- _Exercise description_
What follows is a set of records, each of which is to be written out exactly.

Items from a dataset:
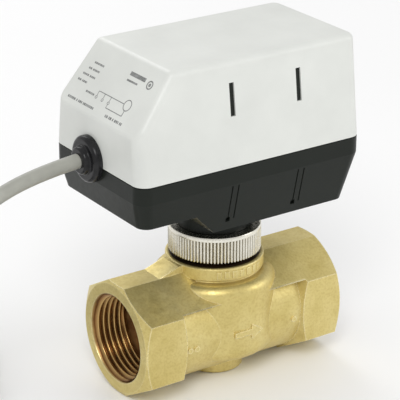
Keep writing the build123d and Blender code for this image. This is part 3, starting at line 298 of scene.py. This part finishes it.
def ground_steel(name, color, rough, grain=(0.03, 0.03, 1)):
    """Steel with fine scratches across one axis."""
    s = Surface(name, color, rough, 1.0)
    darker = tuple(0.82 * c for c in color)
    s.color(s.ramp(s.noise(3 * MM, 4.0), (0.3, darker), (0.7, color)))
    s.rough(s.span(s.noise(1.2 * MM, 3.0), 0.3, 0.7, rough * 0.8, rough * 1.3))
    s.bump(s.noise(0.25 * MM, 2.0, grain), 0.015 * MM, 0.6)
    return s.material


def zinc_steel(name="zinc_steel"):
    """Bright zinc: cold grey with faint crystals."""
    s = Surface(name, (0.68, 0.71, 0.74), 0.32, 1.0)
    s.color(s.ramp(s.cells(2.2 * MM), (0.1, (0.60, 0.63, 0.66)), (0.8, (0.74, 0.77, 0.80))))
    s.rough(s.span(s.noise(1.8 * MM), 0.3, 0.7, 0.26, 0.42))
    s.bump(s.noise(0.3 * MM), 0.012 * MM, 0.5)
    return s.material


def moulded_plastic(name, color, rough, grain, depth, shine=0.5):
    """Injection moulding: spark-eroded grain, slight flow clouds, uneven gloss."""
    s = Surface(name, color, rough)
    lighter = tuple(min(1.0, c * 1.035 + 0.001) for c in color)
    darker = tuple(c * 0.955 for c in color)
    s.color(s.ramp(s.noise(22 * MM, 3.0), (0.3, darker), (0.7, lighter)))
    s.rough(s.span(s.noise(2.5 * MM, 4.0), 0.25, 0.75, rough * 0.88, rough * 1.14))
    s.bump(s.noise(grain, 2.0), depth, 0.6)
    s.bump(s.noise(30 * MM, 1.0), 0.10 * MM, 0.25)
    s.set(Specular_IOR_Level=shine)
    return s.material


def rubber(name, rough):
    """Moulded rubber: soft clouds of bloom over fine pores."""
    s = Surface(name, (0.012, 0.012, 0.013), rough)
    s.color(s.ramp(s.noise(4 * MM), (0.3, (0.008, 0.008, 0.009)), (0.75, (0.020, 0.020, 0.021))))
    s.rough(s.span(s.noise(1.5 * MM, 4.0), 0.3, 0.7, rough * 0.8, rough * 1.25))
    s.bump(s.noise(0.4 * MM), 0.02 * MM, 0.4)
    s.set(Specular_IOR_Level=0.25)
    return s.material


def wound_copper(name="copper_winding"):
    """Enamelled wire laid in rings about the motor axis."""
    s = Surface(name, (0.62, 0.24, 0.08), 0.3, 1.0)
    y = s.axes()[1]
    wire = s.math("SINE", s.math("MULTIPLY", y, 2 * math.pi / (0.25 * MM)), 0)
    s.color(s.ramp(s.noise(2 * MM), (0.3, (0.50, 0.17, 0.05)), (0.7, (0.72, 0.32, 0.12))))
    s.bump(wire, 0.05 * MM, 0.7)
    return s.material


def board_laminate(name="board_laminate"):
    """Green solder mask over woven glass, with tracks showing through."""
    s = Surface(name, (0.02, 0.16, 0.07), 0.25)
    x, y, _ = s.axes()
    tracks = s.math("SINE", s.math("MULTIPLY", y, 2 * math.pi / (2.2 * MM)), 0)
    s.color(s.ramp(s.span(tracks, -1, 1, 0, 1), (0.78, (0.015, 0.13, 0.055)), (0.86, (0.035, 0.24, 0.11))))
    weave = s.math("SINE", s.math("MULTIPLY", x, 2 * math.pi / (0.6 * MM)), 0)
    s.bump(weave, 0.01 * MM, 0.4)
    s.set(Coat_Weight=0.4)
    return s.material


def cable_sheath(name="sheath_plastic"):
    """Extruded sheath: warm light grey with faint clouds, scuffs from handling."""
    s = Surface(name, (0.60, 0.59, 0.52), 0.44)
    s.color(s.ramp(s.noise(9 * MM, 4.0), (0.3, (0.30, 0.30, 0.265)), (0.7, (0.38, 0.38, 0.335))))
    s.rough(s.span(s.noise(3 * MM, 4.0), 0.3, 0.7, 0.36, 0.55))
    s.bump(s.noise(1.6 * MM, 2.0), 0.05 * MM, 0.35)
    s.bump(s.noise(0.3 * MM, 2.0), 0.012 * MM, 0.5)
    return s.material


def wire_insulation(name, color):
    """Glossy core insulation with a little dust."""
    s = Surface(name, color, 0.3)
    pale = tuple(0.85 * c + 0.03 for c in color)
    s.color(s.ramp(s.noise(2 * MM, 3.0), (0.35, color), (0.75, pale)))
    s.bump(s.noise(0.5 * MM), 0.015 * MM, 0.4)
    return s.material


def core_by_place(name="core_plastic"):
    """Core insulation whose colour follows the terminal that it goes to."""
    s = Surface(name, (0.2, 0.1, 0.05), 0.32)
    y = s.axes()[1]
    s.color(s.ramp(s.span(y, -0.008, 0.014, 0.0, 1.0), (0.0, (0.16, 0.055, 0.02)), (0.30, (0.60, 0.60, 0.57)),
                   (0.55, (0.02, 0.10, 0.42)), (0.85, (0.03, 0.03, 0.03))))
    s.bump(s.noise(0.5 * MM), 0.015 * MM, 0.4)
    return s.material


def print_ink(name="print_ink"):
    """Pad-printed grey ink, slightly uneven."""
    s = Surface(name, (0.17, 0.175, 0.17), 0.5)
    s.color(s.ramp(s.noise(0.8 * MM, 3.0), (0.3, (0.13, 0.135, 0.13)), (0.75, (0.30, 0.305, 0.30))))
    s.bump(s.noise(0.2 * MM), 0.006 * MM, 0.4)
    return s.material


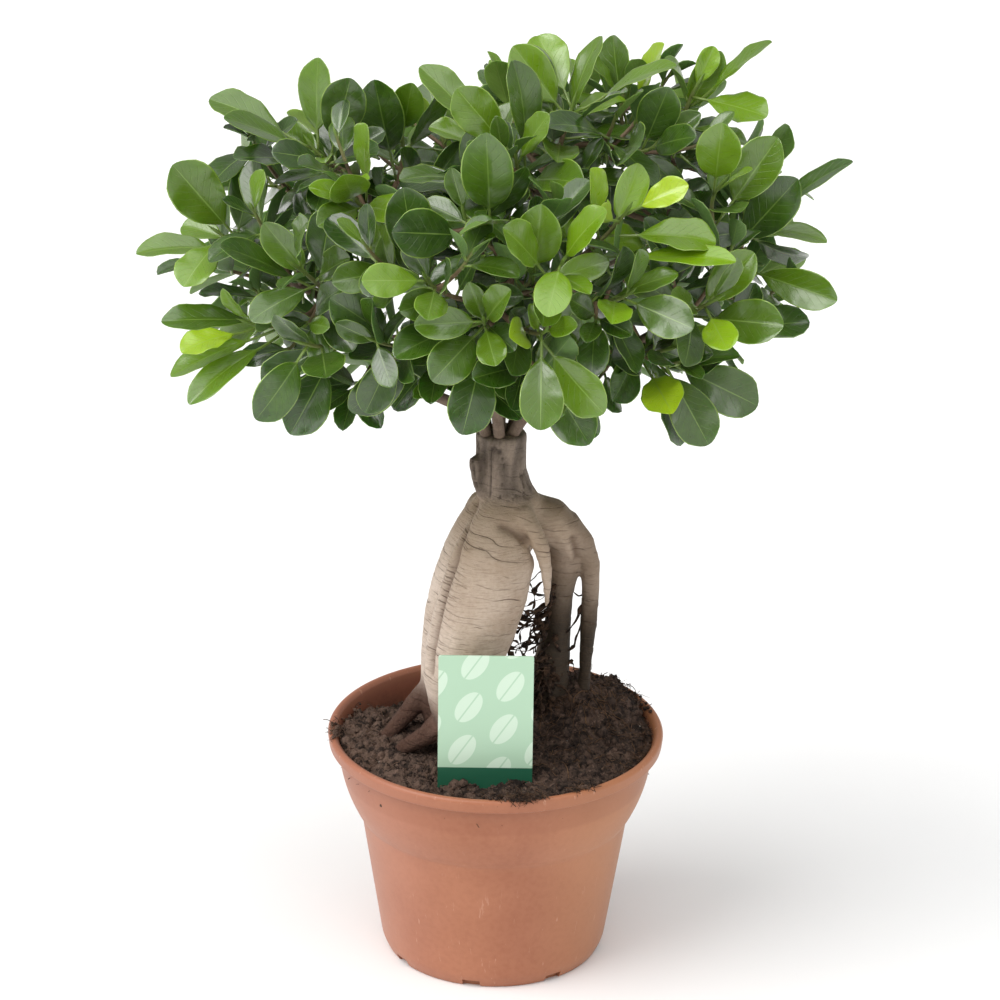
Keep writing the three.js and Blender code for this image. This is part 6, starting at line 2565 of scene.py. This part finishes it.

- _Exercise response_
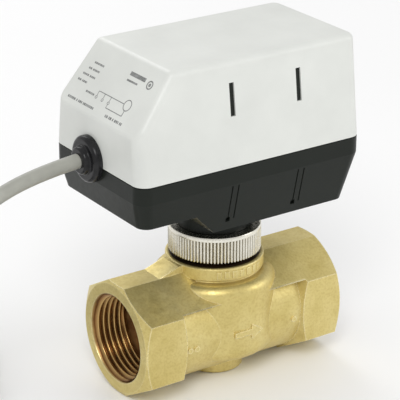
Keep writing the build123d and Blender code for this image. This is part 3, starting at line 298 of scene.py. This part finishes it.
def ground_steel(name, color, rough, grain=(0.03, 0.03, 1)):
    """Steel with fine scratches across one axis."""
    s = Surface(name, color, rough, 1.0)
    darker = tuple(0.82 * c for c in color)
    s.color(s.ramp(s.noise(3 * MM, 4.0), (0.3, darker), (0.7, color)))
    s.rough(s.span(s.noise(1.2 * MM, 3.0), 0.3, 0.7, rough * 0.8, rough * 1.3))
    s.bump(s.noise(0.25 * MM, 2.0, grain), 0.015 * MM, 0.6)
    return s.material


def zinc_steel(name="zinc_steel"):
    """Bright zinc: cold grey with faint crystals."""
    s = Surface(name, (0.68, 0.71, 0.74), 0.32, 1.0)
    s.color(s.ramp(s.cells(2.2 * MM), (0.1, (0.60, 0.63, 0.66)), (0.8, (0.74, 0.77, 0.80))))
    s.rough(s.span(s.noise(1.8 * MM), 0.3, 0.7, 0.26, 0.42))
    s.bump(s.noise(0.3 * MM), 0.012 * MM, 0.5)
    return s.material


def moulded_plastic(name, color, rough, grain, depth, shine=0.5):
    """Injection moulding: spark-eroded grain, slight flow clouds, uneven gloss."""
    s = Surface(name, color, rough)
    lighter = tuple(min(1.0, c * 1.035 + 0.001) for c in color)
    darker = tuple(c * 0.955 for c in color)
    s.color(s.ramp(s.noise(22 * MM, 3.0), (0.3, darker), (0.7, lighter)))
    s.rough(s.span(s.noise(2.5 * MM, 4.0), 0.25, 0.75, rough * 0.88, rough * 1.14))
    s.bump(s.noise(grain, 2.0), depth, 0.6)
    s.bump(s.noise(30 * MM, 1.0), 0.10 * MM, 0.25)
    s.set(Specular_IOR_Level=shine)
    return s.material


def rubber(name, rough):
    """Moulded rubber: soft clouds of bloom over fine pores."""
    s = Surface(name, (0.012, 0.012, 0.013), rough)
    s.color(s.ramp(s.noise(4 * MM), (0.3, (0.008, 0.008, 0.009)), (0.75, (0.020, 0.020, 0.021))))
    s.rough(s.span(s.noise(1.5 * MM, 4.0), 0.3, 0.7, rough * 0.8, rough * 1.25))
    s.bump(s.noise(0.4 * MM), 0.02 * MM, 0.4)
    s.set(Specular_IOR_Level=0.25)
    return s.material


def wound_copper(name="copper_winding"):
    """Enamelled wire laid in rings about the motor axis."""
    s = Surface(name, (0.62, 0.24, 0.08), 0.3, 1.0)
    y = s.axes()[1]
    wire = s.math("SINE", s.math("MULTIPLY", y, 2 * math.pi / (0.25 * MM)), 0)
    s.color(s.ramp(s.noise(2 * MM), (0.3, (0.50, 0.17, 0.05)), (0.7, (0.72, 0.32, 0.12))))
    s.bump(wire, 0.05 * MM, 0.7)
    return s.material


def board_laminate(name="board_laminate"):
    """Green solder mask over woven glass, with tracks showing through."""
    s = Surface(name, (0.02, 0.16, 0.07), 0.25)
    x, y, _ = s.axes()
    tracks = s.math("SINE", s.math("MULTIPLY", y, 2 * math.pi / (2.2 * MM)), 0)
    s.color(s.ramp(s.span(tracks, -1, 1, 0, 1), (0.78, (0.015, 0.13, 0.055)), (0.86, (0.035, 0.24, 0.11))))
    weave = s.math("SINE", s.math("MULTIPLY", x, 2 * math.pi / (0.6 * MM)), 0)
    s.bump(weave, 0.01 * MM, 0.4)
    s.set(Coat_Weight=0.4)
    return s.material


def cable_sheath(name="sheath_plastic"):
    """Extruded sheath: warm light grey with faint clouds, scuffs from handling."""
    s = Surface(name, (0.60, 0.59, 0.52), 0.44)
    s.color(s.ramp(s.noise(9 * MM, 4.0), (0.3, (0.30, 0.30, 0.265)), (0.7, (0.38, 0.38, 0.335))))
    s.rough(s.span(s.noise(3 * MM, 4.0), 0.3, 0.7, 0.36, 0.55))
    s.bump(s.noise(1.6 * MM, 2.0), 0.05 * MM, 0.35)
    s.bump(s.noise(0.3 * MM, 2.0), 0.012 * MM, 0.5)
    return s.material


def wire_insulation(name, color):
    """Glossy core insulation with a little dust."""
    s = Surface(name, color, 0.3)
    pale = tuple(0.85 * c + 0.03 for c in color)
    s.color(s.ramp(s.noise(2 * MM, 3.0), (0.35, color), (0.75, pale)))
    s.bump(s.noise(0.5 * MM), 0.015 * MM, 0.4)
    return s.material


def core_by_place(name="core_plastic"):
    """Core insulation whose colour follows the terminal that it goes to."""
    s = Surface(name, (0.2, 0.1, 0.05), 0.32)
    y = s.axes()[1]
    s.color(s.ramp(s.span(y, -0.008, 0.014, 0.0, 1.0), (0.0, (0.16, 0.055, 0.02)), (0.30, (0.60, 0.60, 0.57)),
                   (0.55, (0.02, 0.10, 0.42)), (0.85, (0.03, 0.03, 0.03))))
    s.bump(s.noise(0.5 * MM), 0.015 * MM, 0.4)
    return s.material


def print_ink(name="print_ink"):
    """Pad-printed grey ink, slightly uneven."""
    s = Surface(name, (0.17, 0.175, 0.17), 0.5)
    s.color(s.ramp(s.noise(0.8 * MM, 3.0), (0.3, (0.13, 0.135, 0.13)), (0.75, (0.30, 0.305, 0.30))))
    s.bump(s.noise(0.2 * MM), 0.006 * MM, 0.4)
    return s.material


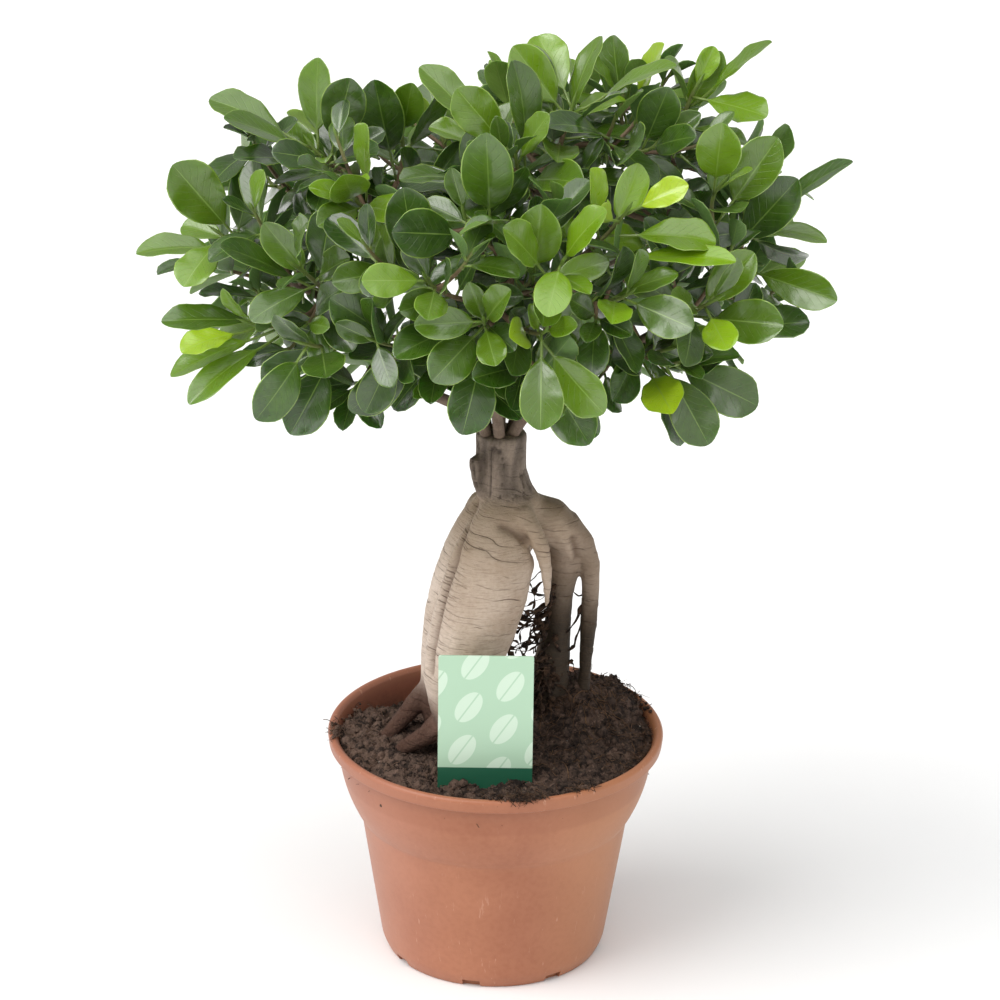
Keep writing the three.js and Blender code for this image. This is part 6, starting at line 2565 of scene.py. This part finishes it.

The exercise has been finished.